CBTInserter.prototype.insert = function(val) {
    let node = this.queue[0];
    let newNode = new TreeNode(val);
    if (!node.left) {
        node.left = newNode;
    } else {
        node.right = newNode;
        this.queue.shift();
    }
    this.queue.push(newNode);
    return node.val;
};

CBTInserter.prototype.get_root = function() {
    return this.root;
};

Problem Description

You are given the root of a complete binary tree, and you need to design a data structure called CBTInserter that supports two operations:

  • insert(val): Inserts a new node with value val into the tree so that the tree remains a complete binary tree. The method returns the value of the parent node to which the new node was attached.
  • get_root(): Returns the root node of the tree.

The key constraints are:

  • The tree is always a complete binary tree: all levels are fully filled except possibly the last, which is filled from left to right.
  • Each insertion must keep the tree complete.
  • There is exactly one valid way to insert a node at each step.
  • No elements are reused or overwritten.

Thought Process

The challenge is to efficiently insert nodes into a complete binary tree while maintaining its completeness property. A brute-force approach would be to traverse the tree for every insertion to find the first available spot, but this would be inefficient, especially as the tree grows.

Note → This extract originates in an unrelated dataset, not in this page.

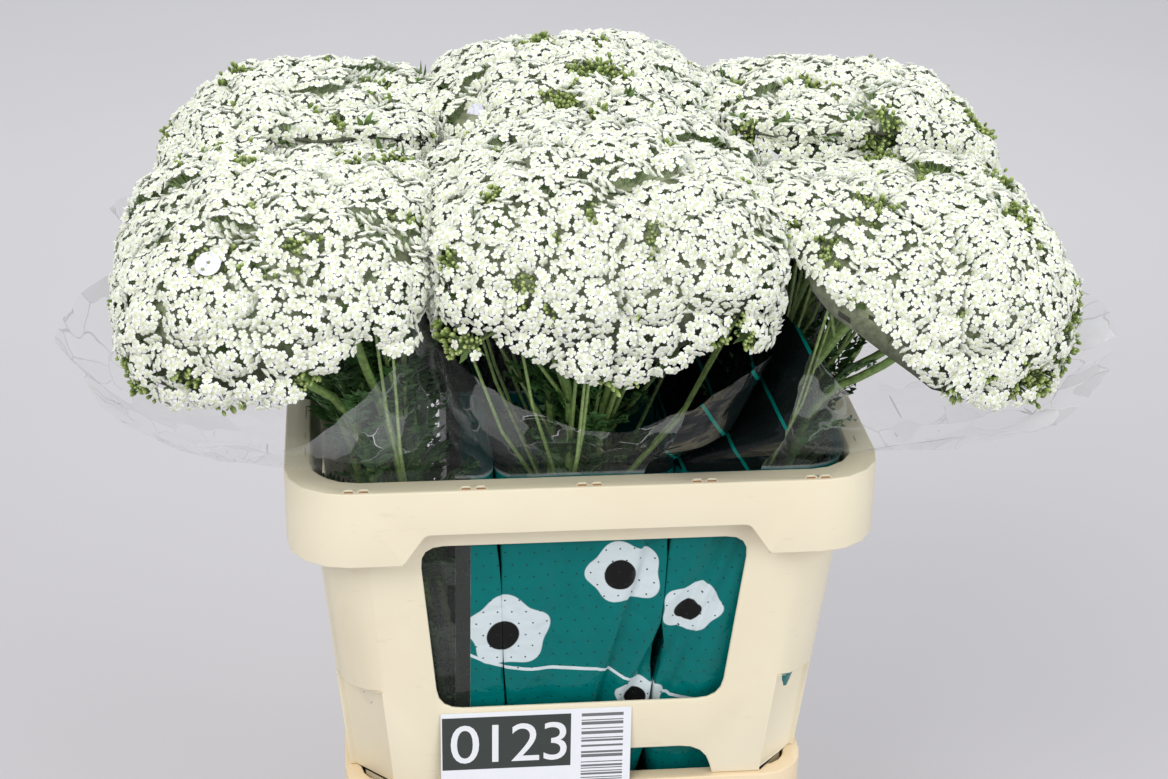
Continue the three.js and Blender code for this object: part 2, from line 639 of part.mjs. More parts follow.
place("bucket", bucket(), PEACH);
place("stacking_collar", collar(), CREAM);
place("lot_card", card(), PAPER);
place("water", water(stems), LIQUID);
for (const bunch of BUNCHES) {
  place(`sleeve_${bunch.name}`, sleeve(bunch), FILM);
  place(`band_${bunch.name}`, band(bunch), RUBBER);
}
for (const { bunch, index } of stems) {
  place(`yarrow_${bunch.name}_${index + 1}`, stem(bunch, index), PLANT);
}
place("sticker_1", sticker(BUNCHES[0], 5, 0.436, -1.955), PAPER);
place("sticker_2", sticker(BUNCHES[4], 5, 0.77, -2.35), PAPER);

export default part;
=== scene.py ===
import math

import bpy
import numpy as np
from mathutils import Matrix, Vector, noise


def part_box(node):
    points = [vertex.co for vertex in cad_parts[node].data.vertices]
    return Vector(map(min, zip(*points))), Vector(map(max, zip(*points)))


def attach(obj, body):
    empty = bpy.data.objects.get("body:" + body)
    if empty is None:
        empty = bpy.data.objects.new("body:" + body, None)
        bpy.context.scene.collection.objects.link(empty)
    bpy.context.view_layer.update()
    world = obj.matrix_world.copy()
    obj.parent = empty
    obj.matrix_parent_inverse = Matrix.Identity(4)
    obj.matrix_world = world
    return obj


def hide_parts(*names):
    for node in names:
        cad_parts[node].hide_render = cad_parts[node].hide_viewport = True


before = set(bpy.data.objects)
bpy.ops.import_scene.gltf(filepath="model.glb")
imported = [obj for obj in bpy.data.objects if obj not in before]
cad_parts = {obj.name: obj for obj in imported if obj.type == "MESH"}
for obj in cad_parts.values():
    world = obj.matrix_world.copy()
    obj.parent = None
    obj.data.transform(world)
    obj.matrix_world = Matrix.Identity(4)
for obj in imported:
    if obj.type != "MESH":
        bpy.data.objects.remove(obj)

bpy.ops.object.select_all(action="DESELECT")
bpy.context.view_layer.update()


# ---------------------------------------------------------------------------------------------
# The transport bucket: a tapered tub with a flanged rim, injection moulded in polypropylene.
# Peach-cream, satin, with the fine scuffs that stacking leaves. It stands on the floor.
# ---------------------------------------------------------------------------------------------
MM = 0.001


def moulded_from(node, name, edge):
    """A smooth piece from a copy of a CAD node's mesh, with its edges rounded."""
    piece = bpy.data.objects.new(name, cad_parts[node].data.copy())
    bpy.context.collection.objects.link(piece)
    piece.data.materials.clear()
    bpy.context.view_layer.objects.active = piece
    piece.select_set(True)
    bpy.ops.object.mode_set(mode="EDIT")
    bpy.ops.mesh.select_all(action="SELECT")
    bpy.ops.mesh.remove_doubles(threshold=0.06 * MM)
    bpy.ops.mesh.dissolve_limited(angle_limit=math.radians(0.6))
    bpy.ops.object.mode_set(mode="OBJECT")
    rounding = piece.modifiers.new("rounding", "BEVEL")
    rounding.width = edge
    rounding.segments = 3
    rounding.limit_method = "ANGLE"
    rounding.angle_limit = math.radians(34)
    rounding.use_clamp_overlap = False
    bpy.ops.object.modifier_apply(modifier="rounding")
    bpy.ops.object.shade_smooth_by_angle(angle=math.radians(32))
    piece.select_set(False)
    return piece


def group_with(name, inputs, outputs):
    """An empty shader node group with its sockets; returns it and its two end nodes."""
    group = bpy.data.node_groups.new(name, "ShaderNodeTree")
    for label, value in inputs:
        socket = group.interface.new_socket(label, in_out="INPUT", socket_type="NodeSocketFloat")
        socket.default_value = value
    for label, kind in outputs:
        group.interface.new_socket(label, in_out="OUTPUT", socket_type=kind)
    return group, group.nodes.new("NodeGroupInput"), group.nodes.new("NodeGroupOutput")


def put(tree, kind, values=(), settings=()):
    """A node with the given input values (numbers or output sockets) and settings."""
    node = tree.nodes.new(kind)
    for key, value in dict(settings).items():
        setattr(node, key, value)
    for key, value in dict(values).items():
        if isinstance(value, bpy.types.NodeSocket):
            tree.links.new(value, node.inputs[key])
        else:
            node.inputs[key].default_value = value
    return node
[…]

Instead, we should look for a way to quickly identify where the next insertion should occur. In a complete binary tree, nodes are filled from left to right at each level. This means that the first node missing a child (either left or right) is always the correct insertion point. By tracking these "incomplete" nodes, we can insert new nodes in constant time.

The key insight is to use a queue to store nodes that do not yet have two children. This way, we always know where to insert the next node without traversing the entire tree.

Solution Approach

To implement the CBTInserter, we use the following steps:

  1. Initialization:
    • Perform a level-order (breadth-first) traversal of the tree starting from the root.
    • For each node, if it has less than two children, add it to a queue (let's call it deque).
    • This queue will always contain nodes that are available for insertion.
  2. Insertion:
    • The node at the front of the deque is the next available insertion point.
    • If its left child is missing, insert the new node as the left child.
    • If its left child exists but the right child is missing, insert the new node as the right child and remove this node from the deque (since it now has two children).
    • Add the newly inserted node to the deque (it may need children in the future).
    • Return the value of the parent node.
  3. Get Root:
    • Simply return the stored root node.

This approach ensures that every insertion is performed in constant time, and the tree remains complete after each operation.

Example Walkthrough

Suppose the starting tree is: 

        1
       / \
      2   3
     /
    4

Step 1: Initialization

  • Level order traversal finds nodes with missing children: 2 (missing right), 3 (missing left), 4 (missing left and right).
  • Queue after initialization: [2, 3, 4]
Step 2: Insert 5
  • Front of queue is node 2.
  • Node 2's right child is missing, so insert 5 as its right child.
  • Node 2 now has two children, so remove it from the queue.
  • Add new node 5 to queue: [3, 4, 5]
  • Return 2 (parent value).
Step 3: Insert 6
  • Front of queue is node 3.
  • Node 3's left child is missing, so insert 6 as its left child.
  • Node 3 still needs a right child, so keep in queue.
  • Add new node 6 to queue: [3, 4, 5, 6]
  • Return 3 (parent value).
Step 4: Insert 7
  • Front of queue is node 3.
  • Node 3's right child is missing, so insert 7 as its right child.
  • Node 3 now has two children, so remove from queue.
  • Add new node 7 to queue: [4, 5, 6, 7]
  • Return 3.

At each step, the tree remains a complete binary tree and insertions are efficient.

Time and Space Complexity

Brute-force Approach:

  • For each insertion, traverse the tree to find the first available spot, which takes O(N) time per insertion (N = number of nodes).
  • Space: O(N) for the tree structure.
Optimized Approach (using queue):
  • Initialization: O(N) time and space for the level-order traversal and building the queue.
  • Each insert: O(1) time, since we always access the front of the queue.
  • Space: O(N), since the queue may contain up to N nodes in the worst case (when the last level is only half-filled).

The optimized approach is much more efficient for repeated insertions.

Summary

The CBTInserter efficiently maintains a complete binary tree by tracking nodes that are available for insertion using a queue. This allows each insertion to occur in constant time, always preserving the complete tree property. The key insight is to use level-order traversal for initialization and a queue to avoid unnecessary traversals for each insertion, making the solution both elegant and efficient.